═══ GIVEN DATA ═══

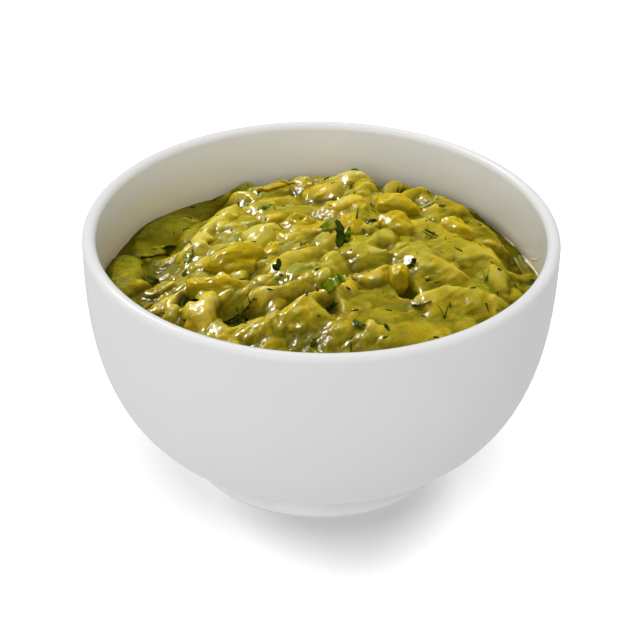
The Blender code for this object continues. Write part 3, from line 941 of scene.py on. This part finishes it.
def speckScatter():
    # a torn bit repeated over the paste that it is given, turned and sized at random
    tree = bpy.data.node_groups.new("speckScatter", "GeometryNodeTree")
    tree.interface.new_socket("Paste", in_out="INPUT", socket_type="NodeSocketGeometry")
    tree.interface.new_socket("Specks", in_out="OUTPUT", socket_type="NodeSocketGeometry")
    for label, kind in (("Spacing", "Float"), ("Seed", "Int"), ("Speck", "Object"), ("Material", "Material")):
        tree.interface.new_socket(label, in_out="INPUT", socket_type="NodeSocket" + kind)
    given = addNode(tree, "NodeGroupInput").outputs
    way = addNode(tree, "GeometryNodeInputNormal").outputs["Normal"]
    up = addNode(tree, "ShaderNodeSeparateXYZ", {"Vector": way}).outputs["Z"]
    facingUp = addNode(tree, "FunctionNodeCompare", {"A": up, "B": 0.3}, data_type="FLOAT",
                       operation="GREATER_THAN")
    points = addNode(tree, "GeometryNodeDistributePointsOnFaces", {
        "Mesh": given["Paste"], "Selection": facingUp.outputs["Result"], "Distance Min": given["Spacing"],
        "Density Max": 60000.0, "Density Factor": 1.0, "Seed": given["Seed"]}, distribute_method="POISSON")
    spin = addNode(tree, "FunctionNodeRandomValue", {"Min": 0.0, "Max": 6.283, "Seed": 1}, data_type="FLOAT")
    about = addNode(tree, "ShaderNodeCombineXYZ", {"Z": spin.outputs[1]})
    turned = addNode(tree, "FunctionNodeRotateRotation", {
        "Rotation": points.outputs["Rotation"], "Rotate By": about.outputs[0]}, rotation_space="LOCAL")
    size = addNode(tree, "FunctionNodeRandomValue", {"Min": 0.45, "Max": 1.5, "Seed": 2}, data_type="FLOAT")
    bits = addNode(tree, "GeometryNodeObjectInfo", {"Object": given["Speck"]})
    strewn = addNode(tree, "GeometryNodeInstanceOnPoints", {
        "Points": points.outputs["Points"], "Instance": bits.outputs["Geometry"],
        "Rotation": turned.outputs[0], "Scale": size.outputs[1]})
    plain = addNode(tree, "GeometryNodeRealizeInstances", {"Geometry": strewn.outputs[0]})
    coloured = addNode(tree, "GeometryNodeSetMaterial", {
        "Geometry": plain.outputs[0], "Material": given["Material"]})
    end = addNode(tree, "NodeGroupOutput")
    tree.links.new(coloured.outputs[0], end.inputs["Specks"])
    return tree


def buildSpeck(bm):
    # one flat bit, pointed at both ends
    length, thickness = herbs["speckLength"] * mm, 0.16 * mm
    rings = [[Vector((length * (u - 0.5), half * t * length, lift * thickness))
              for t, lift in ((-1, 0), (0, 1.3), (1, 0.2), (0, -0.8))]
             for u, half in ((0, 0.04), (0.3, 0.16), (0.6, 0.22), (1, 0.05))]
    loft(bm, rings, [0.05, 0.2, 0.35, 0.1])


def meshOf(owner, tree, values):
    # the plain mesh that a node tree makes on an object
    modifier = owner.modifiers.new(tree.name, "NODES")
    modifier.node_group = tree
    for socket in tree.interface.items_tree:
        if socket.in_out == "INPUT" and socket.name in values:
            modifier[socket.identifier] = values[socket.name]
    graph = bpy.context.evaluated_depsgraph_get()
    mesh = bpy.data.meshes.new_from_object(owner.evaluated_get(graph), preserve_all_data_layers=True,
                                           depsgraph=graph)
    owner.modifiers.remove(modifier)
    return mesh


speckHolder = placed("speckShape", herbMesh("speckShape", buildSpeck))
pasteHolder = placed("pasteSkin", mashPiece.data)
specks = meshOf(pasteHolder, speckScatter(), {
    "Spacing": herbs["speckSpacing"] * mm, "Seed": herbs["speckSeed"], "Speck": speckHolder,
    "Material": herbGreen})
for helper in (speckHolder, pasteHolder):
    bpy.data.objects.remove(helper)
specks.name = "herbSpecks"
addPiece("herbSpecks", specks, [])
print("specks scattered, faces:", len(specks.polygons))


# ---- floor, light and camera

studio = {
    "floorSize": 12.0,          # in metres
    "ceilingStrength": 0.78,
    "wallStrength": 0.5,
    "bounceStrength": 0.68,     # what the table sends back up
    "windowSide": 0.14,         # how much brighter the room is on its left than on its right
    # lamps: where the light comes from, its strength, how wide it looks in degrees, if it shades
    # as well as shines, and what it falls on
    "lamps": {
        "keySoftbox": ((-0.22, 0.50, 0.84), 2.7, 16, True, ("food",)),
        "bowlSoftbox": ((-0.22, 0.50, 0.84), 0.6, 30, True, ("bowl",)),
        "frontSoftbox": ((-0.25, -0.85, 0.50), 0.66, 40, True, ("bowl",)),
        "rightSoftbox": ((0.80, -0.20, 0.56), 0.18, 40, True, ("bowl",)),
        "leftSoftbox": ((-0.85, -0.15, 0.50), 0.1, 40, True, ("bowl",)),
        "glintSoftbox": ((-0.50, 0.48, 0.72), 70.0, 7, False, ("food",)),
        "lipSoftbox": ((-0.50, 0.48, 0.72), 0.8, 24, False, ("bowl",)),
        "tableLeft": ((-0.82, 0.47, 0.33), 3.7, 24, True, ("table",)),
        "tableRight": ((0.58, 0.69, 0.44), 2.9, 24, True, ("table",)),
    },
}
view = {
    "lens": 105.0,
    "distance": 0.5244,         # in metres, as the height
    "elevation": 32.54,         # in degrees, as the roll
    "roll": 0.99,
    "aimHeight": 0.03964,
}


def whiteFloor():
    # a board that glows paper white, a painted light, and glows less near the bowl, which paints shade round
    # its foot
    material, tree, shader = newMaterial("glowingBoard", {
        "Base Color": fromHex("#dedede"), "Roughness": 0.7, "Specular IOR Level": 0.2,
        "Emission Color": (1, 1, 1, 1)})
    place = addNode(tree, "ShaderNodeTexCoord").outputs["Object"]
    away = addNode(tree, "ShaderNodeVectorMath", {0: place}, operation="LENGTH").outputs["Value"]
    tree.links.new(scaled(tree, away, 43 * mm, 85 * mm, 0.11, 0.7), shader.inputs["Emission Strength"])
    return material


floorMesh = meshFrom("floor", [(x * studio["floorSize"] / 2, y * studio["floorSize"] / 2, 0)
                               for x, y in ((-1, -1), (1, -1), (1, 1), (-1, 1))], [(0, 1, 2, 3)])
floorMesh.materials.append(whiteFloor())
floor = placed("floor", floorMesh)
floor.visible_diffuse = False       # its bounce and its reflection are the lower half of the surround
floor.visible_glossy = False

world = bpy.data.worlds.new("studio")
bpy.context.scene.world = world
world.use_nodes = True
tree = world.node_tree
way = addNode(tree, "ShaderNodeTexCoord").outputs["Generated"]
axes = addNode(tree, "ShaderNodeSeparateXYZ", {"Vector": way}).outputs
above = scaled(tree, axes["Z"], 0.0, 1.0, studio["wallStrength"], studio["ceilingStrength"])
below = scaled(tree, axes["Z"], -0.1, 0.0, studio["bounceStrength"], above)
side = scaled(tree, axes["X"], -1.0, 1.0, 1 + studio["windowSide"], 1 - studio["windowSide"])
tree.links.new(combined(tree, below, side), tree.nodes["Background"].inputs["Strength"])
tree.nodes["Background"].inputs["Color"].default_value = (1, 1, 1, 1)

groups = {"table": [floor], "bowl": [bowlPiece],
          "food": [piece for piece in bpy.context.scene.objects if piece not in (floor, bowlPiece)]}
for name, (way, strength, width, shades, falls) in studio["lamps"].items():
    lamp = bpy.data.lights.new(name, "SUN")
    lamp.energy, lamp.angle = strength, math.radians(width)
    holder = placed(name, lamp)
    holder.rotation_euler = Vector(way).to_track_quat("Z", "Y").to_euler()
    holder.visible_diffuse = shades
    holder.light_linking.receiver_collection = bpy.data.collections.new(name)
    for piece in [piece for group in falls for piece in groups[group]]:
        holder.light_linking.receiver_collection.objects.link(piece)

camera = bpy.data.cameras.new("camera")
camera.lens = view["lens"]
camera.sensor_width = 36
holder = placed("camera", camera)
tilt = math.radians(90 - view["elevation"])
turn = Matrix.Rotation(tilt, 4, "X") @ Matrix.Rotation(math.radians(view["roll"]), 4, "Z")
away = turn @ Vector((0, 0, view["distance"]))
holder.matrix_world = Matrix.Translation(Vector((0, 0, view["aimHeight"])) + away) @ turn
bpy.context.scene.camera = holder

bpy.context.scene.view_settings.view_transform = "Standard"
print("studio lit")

═══

EXERCISE DESCRIPTION:
Using the material above, report each line where "scene" occurs.

RESULT OF THIS EXERCISE:
The Blender code for this object continues. Write part 3, from line 941 of scene.py on. This part finishes it.
bpy.context.scene.world = world
          "food": [piece for piece in bpy.context.scene.objects if piece not in (floor, bowlPiece)]}
bpy.context.scene.camera = holder
bpy.context.scene.view_settings.view_transform = "Standard"